Extracted information:
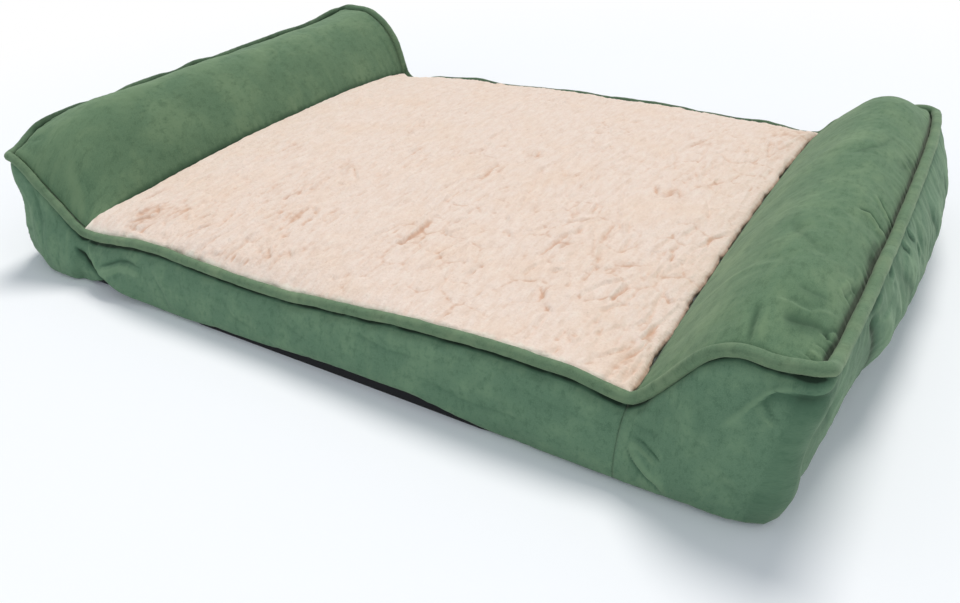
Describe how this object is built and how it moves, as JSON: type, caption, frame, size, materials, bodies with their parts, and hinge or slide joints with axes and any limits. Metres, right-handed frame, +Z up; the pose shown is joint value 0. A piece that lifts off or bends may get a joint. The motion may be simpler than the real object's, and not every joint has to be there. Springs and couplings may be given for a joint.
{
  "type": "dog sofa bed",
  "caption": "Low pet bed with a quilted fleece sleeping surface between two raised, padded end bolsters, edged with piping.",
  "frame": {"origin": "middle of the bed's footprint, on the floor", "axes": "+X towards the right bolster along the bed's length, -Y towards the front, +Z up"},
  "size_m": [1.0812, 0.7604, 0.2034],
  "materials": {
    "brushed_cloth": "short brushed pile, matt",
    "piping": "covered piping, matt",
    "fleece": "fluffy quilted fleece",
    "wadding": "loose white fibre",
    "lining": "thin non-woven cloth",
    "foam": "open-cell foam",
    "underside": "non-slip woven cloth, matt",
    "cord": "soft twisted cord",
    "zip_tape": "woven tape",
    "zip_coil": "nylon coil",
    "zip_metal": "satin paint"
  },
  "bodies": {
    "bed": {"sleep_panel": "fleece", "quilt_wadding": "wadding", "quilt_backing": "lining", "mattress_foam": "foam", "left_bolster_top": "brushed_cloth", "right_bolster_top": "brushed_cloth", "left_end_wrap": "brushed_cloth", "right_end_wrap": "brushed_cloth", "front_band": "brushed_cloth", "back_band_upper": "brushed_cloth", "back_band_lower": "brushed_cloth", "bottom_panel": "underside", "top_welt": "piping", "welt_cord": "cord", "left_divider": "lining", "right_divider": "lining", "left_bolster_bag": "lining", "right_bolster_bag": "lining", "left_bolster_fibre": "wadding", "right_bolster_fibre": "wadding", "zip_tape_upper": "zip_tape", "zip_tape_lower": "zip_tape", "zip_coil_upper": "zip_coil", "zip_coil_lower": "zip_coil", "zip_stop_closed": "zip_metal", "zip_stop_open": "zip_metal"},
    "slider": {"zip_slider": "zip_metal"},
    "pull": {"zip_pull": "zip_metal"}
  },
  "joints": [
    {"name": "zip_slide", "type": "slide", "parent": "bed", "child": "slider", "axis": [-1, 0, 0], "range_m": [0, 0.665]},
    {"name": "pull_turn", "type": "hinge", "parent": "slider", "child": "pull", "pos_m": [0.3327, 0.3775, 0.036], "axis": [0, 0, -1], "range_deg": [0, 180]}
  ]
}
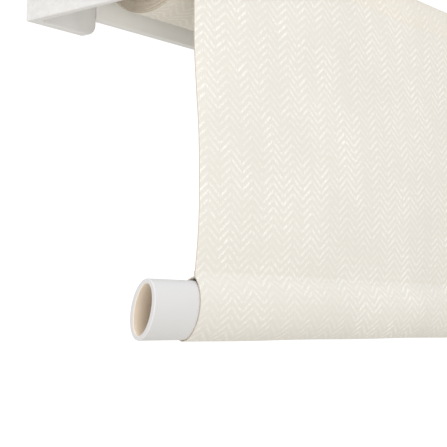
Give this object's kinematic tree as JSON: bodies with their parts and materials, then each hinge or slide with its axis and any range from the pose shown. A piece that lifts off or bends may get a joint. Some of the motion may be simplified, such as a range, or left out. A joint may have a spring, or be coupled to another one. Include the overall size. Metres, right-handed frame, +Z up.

Exercise details: Repeat all of the records above exactly as they appear.

Exercise response:
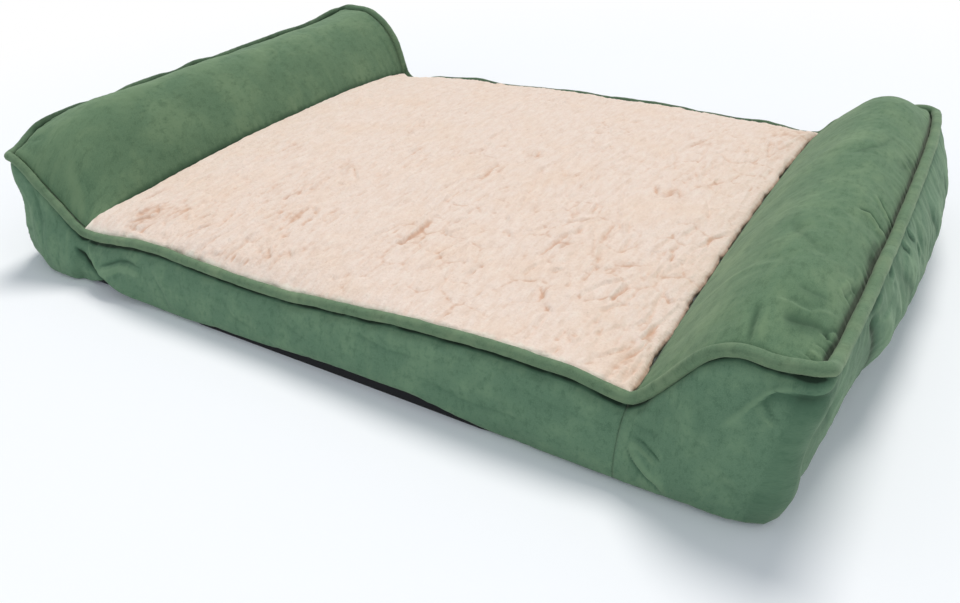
Describe how this object is built and how it moves, as JSON: type, caption, frame, size, materials, bodies with their parts, and hinge or slide joints with axes and any limits. Metres, right-handed frame, +Z up; the pose shown is joint value 0. A piece that lifts off or bends may get a joint. The motion may be simpler than the real object's, and not every joint has to be there. Springs and couplings may be given for a joint.
{
  "type": "dog sofa bed",
  "caption": "Low pet bed with a quilted fleece sleeping surface between two raised, padded end bolsters, edged with piping.",
  "frame": {"origin": "middle of the bed's footprint, on the floor", "axes": "+X towards the right bolster along the bed's length, -Y towards the front, +Z up"},
  "size_m": [1.0812, 0.7604, 0.2034],
  "materials": {
    "brushed_cloth": "short brushed pile, matt",
    "piping": "covered piping, matt",
    "fleece": "fluffy quilted fleece",
    "wadding": "loose white fibre",
    "lining": "thin non-woven cloth",
    "foam": "open-cell foam",
    "underside": "non-slip woven cloth, matt",
    "cord": "soft twisted cord",
    "zip_tape": "woven tape",
    "zip_coil": "nylon coil",
    "zip_metal": "satin paint"
  },
  "bodies": {
    "bed": {"sleep_panel": "fleece", "quilt_wadding": "wadding", "quilt_backing": "lining", "mattress_foam": "foam", "left_bolster_top": "brushed_cloth", "right_bolster_top": "brushed_cloth", "left_end_wrap": "brushed_cloth", "right_end_wrap": "brushed_cloth", "front_band": "brushed_cloth", "back_band_upper": "brushed_cloth", "back_band_lower": "brushed_cloth", "bottom_panel": "underside", "top_welt": "piping", "welt_cord": "cord", "left_divider": "lining", "right_divider": "lining", "left_bolster_bag": "lining", "right_bolster_bag": "lining", "left_bolster_fibre": "wadding", "right_bolster_fibre": "wadding", "zip_tape_upper": "zip_tape", "zip_tape_lower": "zip_tape", "zip_coil_upper": "zip_coil", "zip_coil_lower": "zip_coil", "zip_stop_closed": "zip_metal", "zip_stop_open": "zip_metal"},
    "slider": {"zip_slider": "zip_metal"},
    "pull": {"zip_pull": "zip_metal"}
  },
  "joints": [
    {"name": "zip_slide", "type": "slide", "parent": "bed", "child": "slider", "axis": [-1, 0, 0], "range_m": [0, 0.665]},
    {"name": "pull_turn", "type": "hinge", "parent": "slider", "child": "pull", "pos_m": [0.3327, 0.3775, 0.036], "axis": [0, 0, -1], "range_deg": [0, 180]}
  ]
}
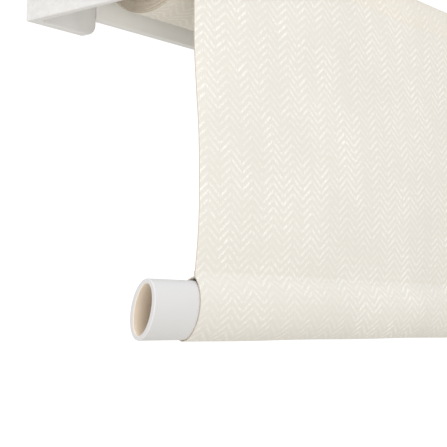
Give this object's kinematic tree as JSON: bodies with their parts and materials, then each hinge or slide with its axis and any range from the pose shown. A piece that lifts off or bends may get a joint. Some of the motion may be simplified, such as a range, or left out. A joint may have a spring, or be coupled to another one. Include the overall size. Metres, right-handed frame, +Z up.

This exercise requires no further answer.